• **SOURCE DATA**:
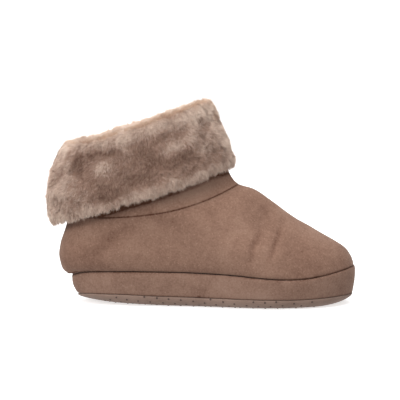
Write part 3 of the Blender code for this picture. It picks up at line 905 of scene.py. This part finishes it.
def insole_piece(material):
    """The padded footbed, kept clear of the upper's inner face at each angle."""
    angle = angles(240)
    run = surface(angle + TINY_TURN, 0.0) - surface(angle - TINY_TURN, 0.0)
    inward = unit(np.stack([-run[:, 1], run[:, 0], np.zeros(len(angle))], -1))
    foot = surface(angle, 0.0) + inward * UPPER_WALL
    foot[:, 2] = platform_top(foot[:, 0]) + GAP
    beside = [foot]
    for level in np.linspace(0.3, 3.0, 10):
        wall = inner_wall(angle, level)
        low = wall[:, 2] - foot[:, 2] <= INSOLE_THICKNESS + INSOLE_CROWN + INSOLE_CLEARANCE
        beside.append(np.where(low[:, None], wall, foot))
    beside = np.array(beside)
    from_middle = np.hypot(beside[..., 0] / 3, beside[..., 1] - middle(beside[..., 0]))
    narrow = beside[from_middle.argmin(0), np.arange(len(angle))]
    along = np.roll(narrow, -1, 0) - np.roll(narrow, 1, 0)
    across = unit(np.column_stack([-along[:, 1], along[:, 0]]))
    rings = []
    for inset, height in FOOTBED_ROWS:
        xy = narrow[:, :2] + across * (INSOLE_CLEARANCE + INSOLE_THICKNESS * inset)
        rings.append(np.column_stack([xy, platform_top(xy[:, 0]) + GAP + INSOLE_THICKNESS * height]))
    grid = np.stack(rings, 1)
    piece = slab_piece("footbed", grid, material, node="insole", slot="footbed_plush",
                       pile=0.45, shade=0.3 * waves(grid, 0.03, 21))


def lining_piece(material):
    """Short plush from the footbed's edge up to the cuff's own lining."""
    levels = spaced(LINING_SPANS)
    point, _, out = frame_at(angles(200)[:, None], levels)
    wall = np.where(levels < SEAM_LEVEL, UPPER_WALL, SHAFT_WALL) + LINING_GAP
    near = point - out * wall[..., None]
    thickness = np.clip((levels - levels[0, 0]) / 0.8, 0.25, 1) * LINING_PLUSH
    far = (point - out * (wall + thickness)[..., None])[:, ::-1]
    grid = np.concatenate([near, far], 1)
    tube_piece("foot_lining", grid, material, slot="footbed_plush",
               pile=0.35, shade=0.3 * waves(grid, 0.03, 22) - 0.3)
    return far


# Cuff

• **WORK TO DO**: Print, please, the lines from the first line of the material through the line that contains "pile=0.45, shade=0.3 *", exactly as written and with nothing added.

• **EXERCISE RESULT**:
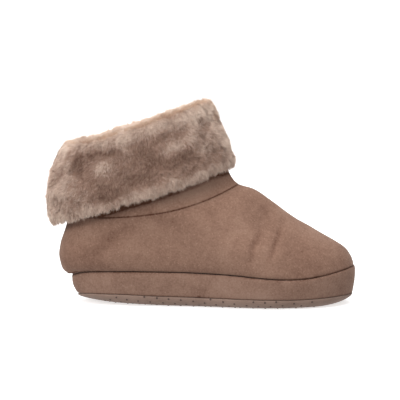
Write part 3 of the Blender code for this picture. It picks up at line 905 of scene.py. This part finishes it.
def insole_piece(material):
    """The padded footbed, kept clear of the upper's inner face at each angle."""
    angle = angles(240)
    run = surface(angle + TINY_TURN, 0.0) - surface(angle - TINY_TURN, 0.0)
    inward = unit(np.stack([-run[:, 1], run[:, 0], np.zeros(len(angle))], -1))
    foot = surface(angle, 0.0) + inward * UPPER_WALL
    foot[:, 2] = platform_top(foot[:, 0]) + GAP
    beside = [foot]
    for level in np.linspace(0.3, 3.0, 10):
        wall = inner_wall(angle, level)
        low = wall[:, 2] - foot[:, 2] <= INSOLE_THICKNESS + INSOLE_CROWN + INSOLE_CLEARANCE
        beside.append(np.where(low[:, None], wall, foot))
    beside = np.array(beside)
    from_middle = np.hypot(beside[..., 0] / 3, beside[..., 1] - middle(beside[..., 0]))
    narrow = beside[from_middle.argmin(0), np.arange(len(angle))]
    along = np.roll(narrow, -1, 0) - np.roll(narrow, 1, 0)
    across = unit(np.column_stack([-along[:, 1], along[:, 0]]))
    rings = []
    for inset, height in FOOTBED_ROWS:
        xy = narrow[:, :2] + across * (INSOLE_CLEARANCE + INSOLE_THICKNESS * inset)
        rings.append(np.column_stack([xy, platform_top(xy[:, 0]) + GAP + INSOLE_THICKNESS * height]))
    grid = np.stack(rings, 1)
    piece = slab_piece("footbed", grid, material, node="insole", slot="footbed_plush",
                       pile=0.45, shade=0.3 * waves(grid, 0.03, 21))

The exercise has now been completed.